- _Entries with parts and joints_
------------------------------------
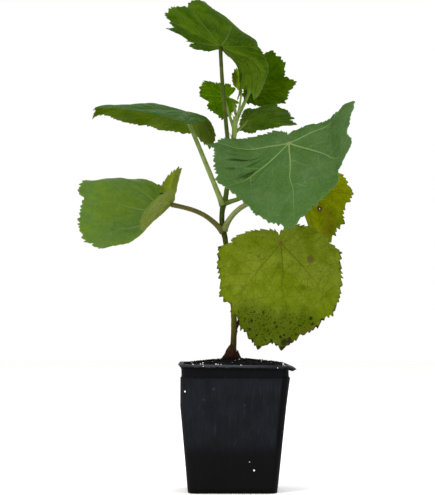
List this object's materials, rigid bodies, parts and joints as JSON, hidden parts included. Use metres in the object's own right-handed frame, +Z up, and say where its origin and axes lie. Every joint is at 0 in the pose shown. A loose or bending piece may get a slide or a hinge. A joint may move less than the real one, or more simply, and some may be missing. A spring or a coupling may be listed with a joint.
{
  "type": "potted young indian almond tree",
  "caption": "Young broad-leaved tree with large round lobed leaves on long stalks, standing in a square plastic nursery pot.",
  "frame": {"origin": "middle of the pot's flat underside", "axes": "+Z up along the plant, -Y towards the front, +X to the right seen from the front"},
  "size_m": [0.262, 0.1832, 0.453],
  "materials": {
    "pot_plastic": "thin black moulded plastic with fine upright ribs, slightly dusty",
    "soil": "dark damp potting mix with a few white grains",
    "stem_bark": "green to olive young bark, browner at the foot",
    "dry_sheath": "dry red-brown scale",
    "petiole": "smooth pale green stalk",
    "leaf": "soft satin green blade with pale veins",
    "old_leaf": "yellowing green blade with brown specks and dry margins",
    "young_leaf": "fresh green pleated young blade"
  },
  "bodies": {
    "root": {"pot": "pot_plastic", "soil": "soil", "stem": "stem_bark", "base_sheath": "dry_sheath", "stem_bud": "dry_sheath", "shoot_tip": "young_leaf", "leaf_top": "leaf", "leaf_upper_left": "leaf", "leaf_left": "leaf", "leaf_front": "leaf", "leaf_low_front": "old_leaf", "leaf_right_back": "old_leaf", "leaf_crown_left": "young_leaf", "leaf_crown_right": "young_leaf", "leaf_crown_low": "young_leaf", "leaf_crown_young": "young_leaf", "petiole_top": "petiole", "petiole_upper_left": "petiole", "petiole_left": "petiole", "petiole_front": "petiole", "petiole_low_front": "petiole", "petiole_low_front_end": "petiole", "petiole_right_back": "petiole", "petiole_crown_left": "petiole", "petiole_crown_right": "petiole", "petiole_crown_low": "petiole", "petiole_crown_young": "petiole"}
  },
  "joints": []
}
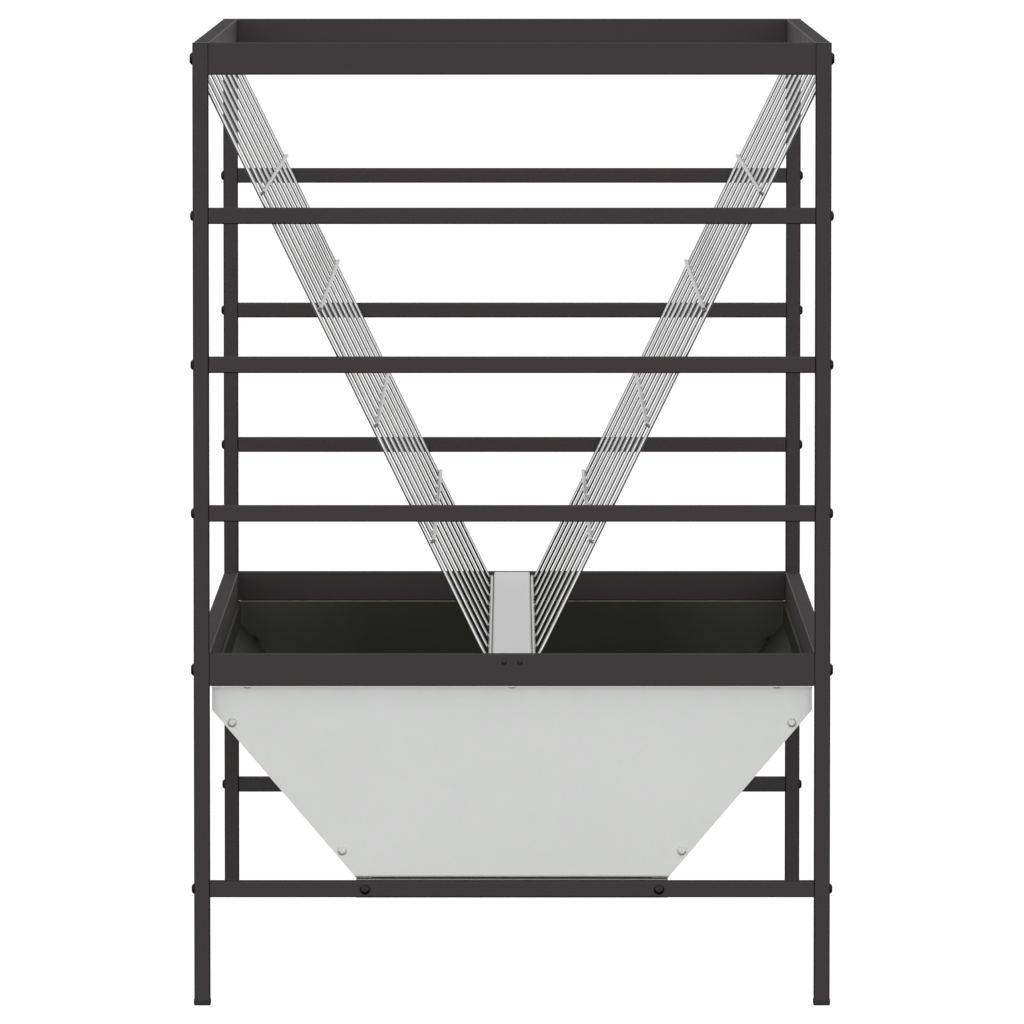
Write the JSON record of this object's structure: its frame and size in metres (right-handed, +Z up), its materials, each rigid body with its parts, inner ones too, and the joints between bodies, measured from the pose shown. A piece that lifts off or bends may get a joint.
------------------------------------
- _Task to carry out_
Every record should be repeated exactly; please leave none out.

- _Exercise solution_
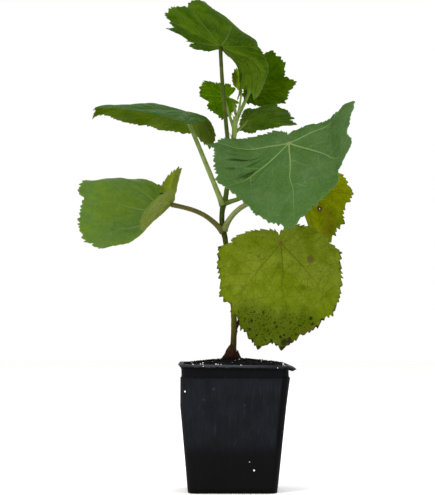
List this object's materials, rigid bodies, parts and joints as JSON, hidden parts included. Use metres in the object's own right-handed frame, +Z up, and say where its origin and axes lie. Every joint is at 0 in the pose shown. A loose or bending piece may get a slide or a hinge. A joint may move less than the real one, or more simply, and some may be missing. A spring or a coupling may be listed with a joint.
{
  "type": "potted young indian almond tree",
  "caption": "Young broad-leaved tree with large round lobed leaves on long stalks, standing in a square plastic nursery pot.",
  "frame": {"origin": "middle of the pot's flat underside", "axes": "+Z up along the plant, -Y towards the front, +X to the right seen from the front"},
  "size_m": [0.262, 0.1832, 0.453],
  "materials": {
    "pot_plastic": "thin black moulded plastic with fine upright ribs, slightly dusty",
    "soil": "dark damp potting mix with a few white grains",
    "stem_bark": "green to olive young bark, browner at the foot",
    "dry_sheath": "dry red-brown scale",
    "petiole": "smooth pale green stalk",
    "leaf": "soft satin green blade with pale veins",
    "old_leaf": "yellowing green blade with brown specks and dry margins",
    "young_leaf": "fresh green pleated young blade"
  },
  "bodies": {
    "root": {"pot": "pot_plastic", "soil": "soil", "stem": "stem_bark", "base_sheath": "dry_sheath", "stem_bud": "dry_sheath", "shoot_tip": "young_leaf", "leaf_top": "leaf", "leaf_upper_left": "leaf", "leaf_left": "leaf", "leaf_front": "leaf", "leaf_low_front": "old_leaf", "leaf_right_back": "old_leaf", "leaf_crown_left": "young_leaf", "leaf_crown_right": "young_leaf", "leaf_crown_low": "young_leaf", "leaf_crown_young": "young_leaf", "petiole_top": "petiole", "petiole_upper_left": "petiole", "petiole_left": "petiole", "petiole_front": "petiole", "petiole_low_front": "petiole", "petiole_low_front_end": "petiole", "petiole_right_back": "petiole", "petiole_crown_left": "petiole", "petiole_crown_right": "petiole", "petiole_crown_low": "petiole", "petiole_crown_young": "petiole"}
  },
  "joints": []
}
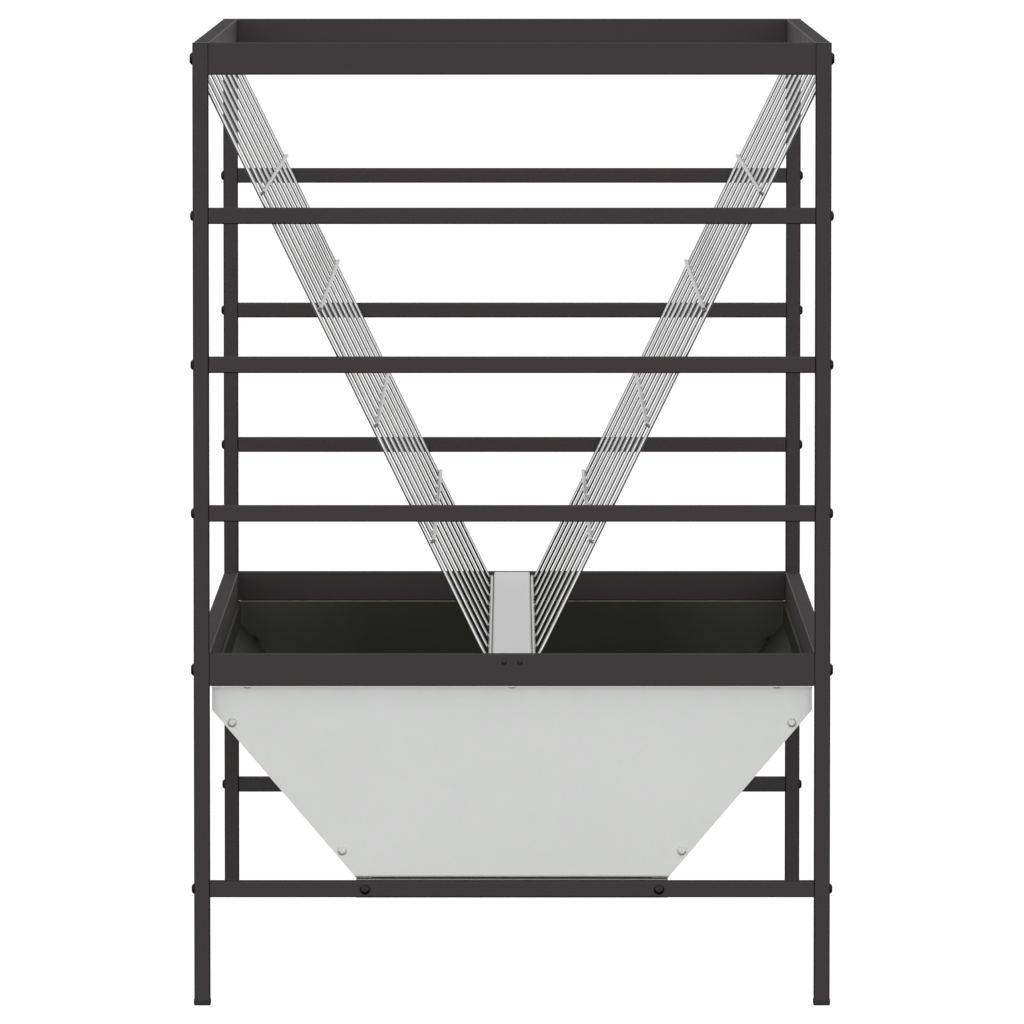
Write the JSON record of this object's structure: its frame and size in metres (right-handed, +Z up), its materials, each rigid body with its parts, inner ones too, and the joints between bodies, measured from the pose shown. A piece that lifts off or bends may get a joint.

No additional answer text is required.